By about age 7 to 11 years, children are better able to regulate their emotions and to use a variety of self-regulation skills. They have likely developed expectations concerning the outcome that expressing a particular emotion to others might produce and have developed a menu of behavioral skills to control how they express their emotions.
By adolescence, they adapt these skills to specific social relationships. For example, older children may express negative emotions more often to their mothers than to their fathers because they assume their fathers will react negatively to displays of emotion. Adolescents also have heightened sensitivity to how others evaluate them. Their self-consciousness and the culture-specific nature of guidelines concerning the appropriateness of emotional expression make this a particularly difficult time to learn when and how to express or regulate many emotions.
EMOTIONS AT SCHOOL
The interplay of emotional development, social development, and academic performance is complex. C. Cybele Raver's 2002 research has established a strong link between social/emotional development and behavior and school success, particularly in the first few years of schooling. If a child's academic tasks are interrupted by problems with peers, following directions, or controlling negative emotions, the child will have trouble learning to read or staying on task in other educational activities. Research also has linked antisocial behavior with decreased academic performance.

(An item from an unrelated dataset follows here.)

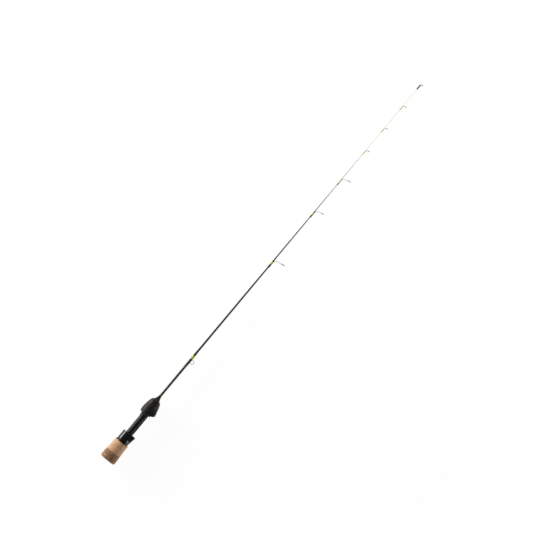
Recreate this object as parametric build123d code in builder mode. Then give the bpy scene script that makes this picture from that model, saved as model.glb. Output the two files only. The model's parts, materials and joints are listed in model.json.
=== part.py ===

Emotional understanding can positively relate to adaptive social behavior, yet it can negatively relate to internalizing behavior. This may lead to feelings of anxiety, depression, and loneliness. Knowledge of emotion can affect verbal ability, and in turn, academic competence. Verbal and pro-social skills are critical to academic achievement. For example, a child must be able to communicate with his or her teacher, which includes reading emotional cues. Children who do not learn to regulate emotions and who display disruptive behavior in school spend less time on tasks and receive less instruction and less positive feedback.”